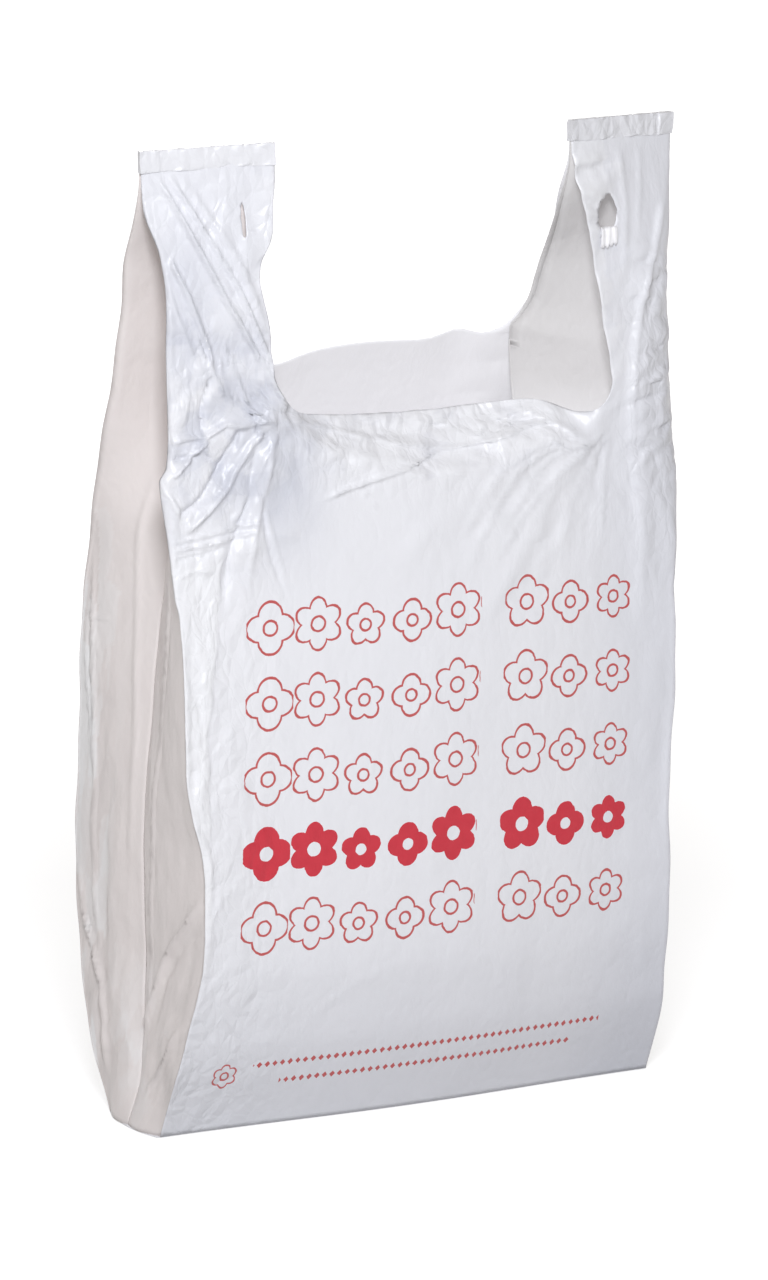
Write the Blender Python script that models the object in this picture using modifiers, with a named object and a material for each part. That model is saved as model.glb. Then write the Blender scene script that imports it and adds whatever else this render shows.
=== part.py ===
"""Vest-style carrier bag of thin film, standing open on its folded base.

The real bag is one blown tube with a gusset folded into each side. The tube is sealed across the
bottom and across the tops, the mouth is cut out with a U-shaped die that leaves two handles, and a
hang hole is punched through each handle. The script follows that order: the tube is a loft of open
sections, the mouth is its open edge, Solidify gives the wall, the seals are united with it, and the
hang holes are cut last.

Frame: metres, +Z up, front panel towards -Y, the underside of the base at z = 0.
"""
import bpy
import bmesh
import numpy as np
from math import cos, radians, sin, tan
from mathutils import Matrix

# Film
WALL = 0.0005
LAYER_PITCH = 0.0008

# Tube and base
PANEL_WIDTH = 0.292
GUSSET_WIDTH = 0.150
BASE_FRONT = 0.029
BASE_BACK = 0.027
BELLY_HEIGHT = 0.110
BELLY_FRONT = 0.061
BELLY_BACK = 0.066
LEFT_PINCH = 0.011
RIGHT_PINCH = 0.005
SHOULDER_HEIGHT = 0.260
SHOULDER_FRONT = 0.057
SHOULDER_BACK = 0.056
SWELL_FRONT = 0.005
SWELL_BACK = 0.012
GUSSET_BOW = 0.05

# Mouth
BACK_RIM_HEIGHT = 0.398
FRONT_RIM_DROP = 0.018
RIM_FRONT = 0.048
RIM_BACK = 0.017
MOUTH_CORNER_RADIUS = 0.028
LIP_LENGTH = 0.040
LIP_LEAN = radians(42)
LIP_CENTRE = 0.012
LIP_BEND = 0.004
RIGHT_CORNER_RADIUS = 0.013
CORNER_DIP = 0.014
CORNER_DIP_PLACE = 0.100
CORNER_DIP_REACH = 0.020

# Handles
HANDLE_TOP = 0.518
STRAP_ROOT_WIDTH = 0.056
STRAP_TOP_WIDTH = 0.068
TOP_LEAN = 0.040
TOP_SPLAY = 0.008
STRIP_YAW = radians(12.5)
STRIP_TILT = radians(1.6)
ROLLED_SHARE = 0.36
ROLL_SWELL = 0.6
FOLD_RADIUS_LIMIT = 0.003
SOFT_SHARE = 0.04
SLIT_HALF_WIDTH = 0.008
SLACK_FRONT = 0.002
SLACK_BACK = 0.006
WAIST_HEIGHT = 0.458
WAIST_DEPTH = 0.0125
WAIST_REACH = 0.018
BACK_WAIST_HEIGHT = 0.450
BACK_WAIST_DEPTH = 0.010
BACK_WAIST_REACH = 0.030

# Seals and hang holes
STRIP_HEIGHT = 0.0115
STRIP_THICKNESS = 0.0038
BASE_THICKNESS = 0.0010
BOTTOM_SEAL_WIDTH = 0.012
BOTTOM_SEAL_THICKNESS = 0.0016
HOLE_WIDTH = 0.012
HOLE_HEIGHT = 0.021
HOLE_DROP = 0.050
HOLE_INSET = 0.037
PINCHED_HOLE_WIDTH = 0.005
PINCHED_HOLE_DROP = 0.038
PINCHED_HOLE_INSET = 0.043
HOLE_SIDES = 12

# Grid of the loft
BODY_ROWS = 23
CORNER_ROWS = 5
HANDLE_ROWS = 9
STRAP_COLUMNS = 9
MIDDLE_COLUMNS = 12
BACK_STRAP_COLUMNS = 5
BACK_MIDDLE_COLUMNS = 6
GUSSET_COLUMNS = 4
PLEAT_COLUMNS = 2

FILM_COLOUR = (0.86, 0.86, 0.88, 1.0)

HALF_WIDTH = PANEL_WIDTH / 2
GUSSET_HALF = GUSSET_WIDTH / 2
FOLD_RADIUS = LAYER_PITCH / 2
FRONT_RIM = BACK_RIM_HEIGHT - FRONT_RIM_DROP
SEAL_FOOT = HANDLE_TOP - STRIP_HEIGHT
FILM_TOP = HANDLE_TOP - 0.4 * STRIP_HEIGHT
LEFT, RIGHT = -1, 1


def smooth_step(value, start, end):
    """Rise from 0 to 1 between start and end, level at both."""
    share = np.clip((value - start) / (end - start), 0, 1)
    return share * share * (3 - 2 * share)


def bell(value, centre, reach):
    """Bell curve of height 1."""
    return np.exp(-((value - centre) / reach) ** 2)


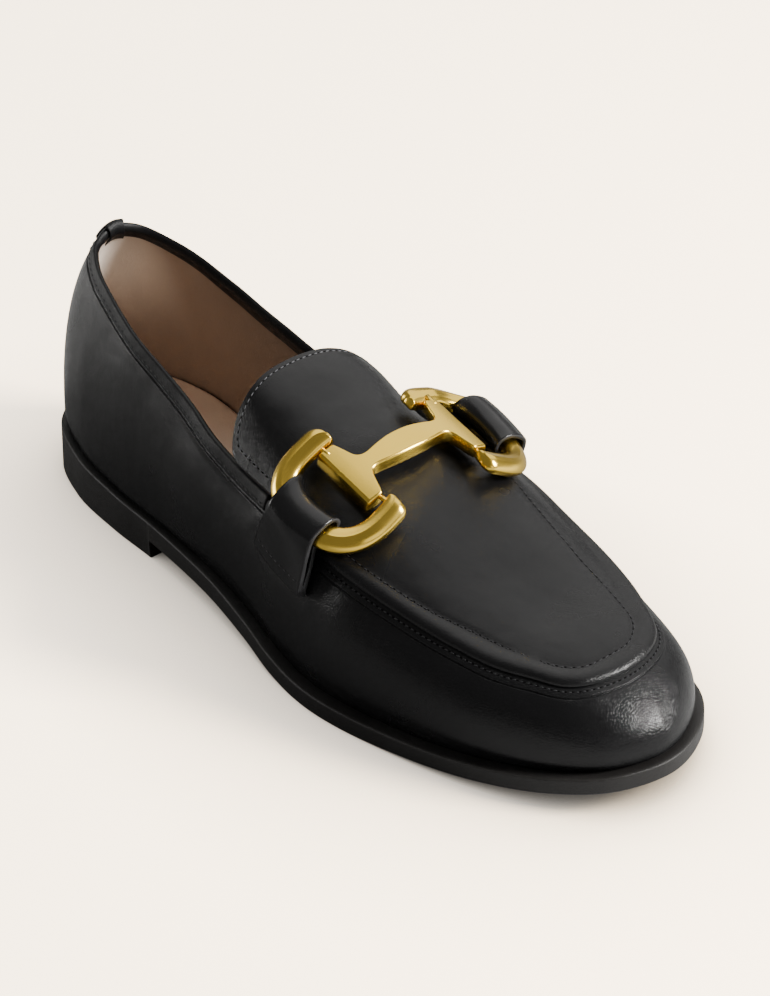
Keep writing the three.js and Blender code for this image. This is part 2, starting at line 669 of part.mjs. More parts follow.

● **GIVEN EXERCISE**: Quote the data above verbatim from its first line to the line that includes "its folded base.", with both boundary lines retained.

● **RIGHT ANSWER**:
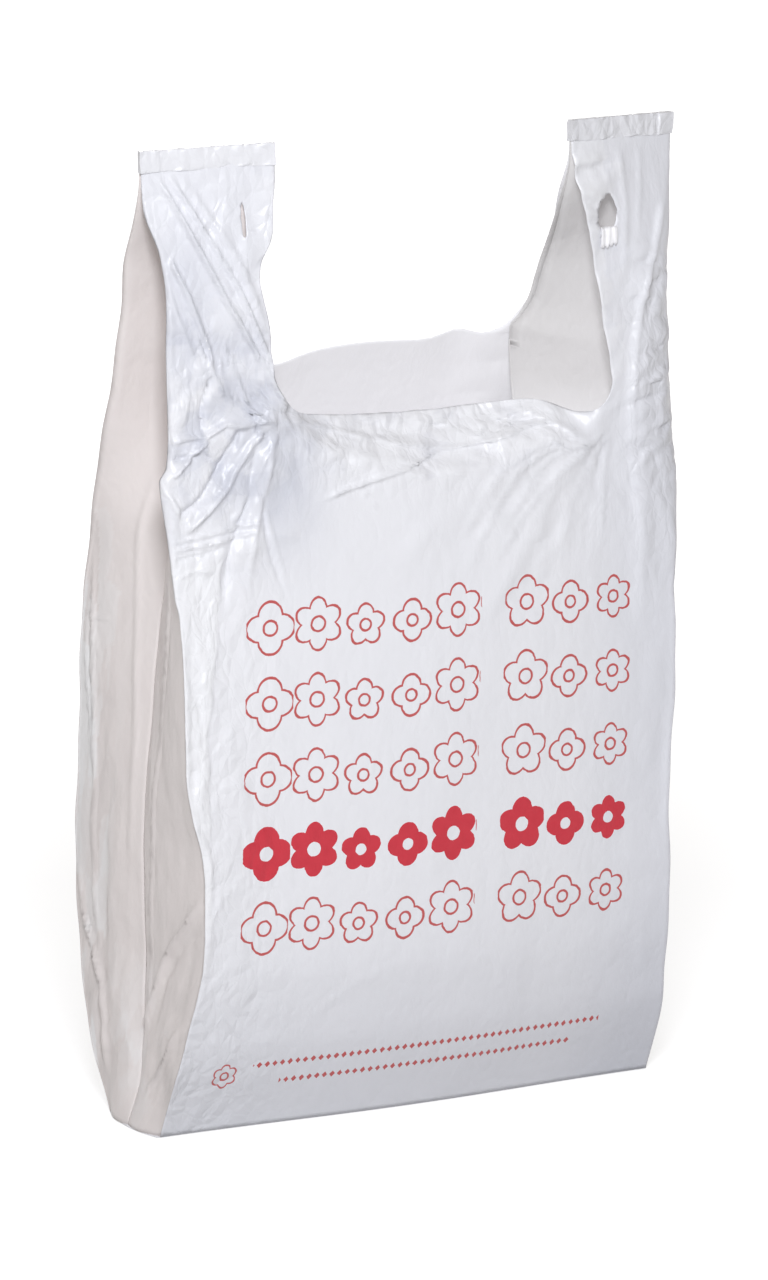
Write the Blender Python script that models the object in this picture using modifiers, with a named object and a material for each part. That model is saved as model.glb. Then write the Blender scene script that imports it and adds whatever else this render shows.
=== part.py ===
"""Vest-style carrier bag of thin film, standing open on its folded base.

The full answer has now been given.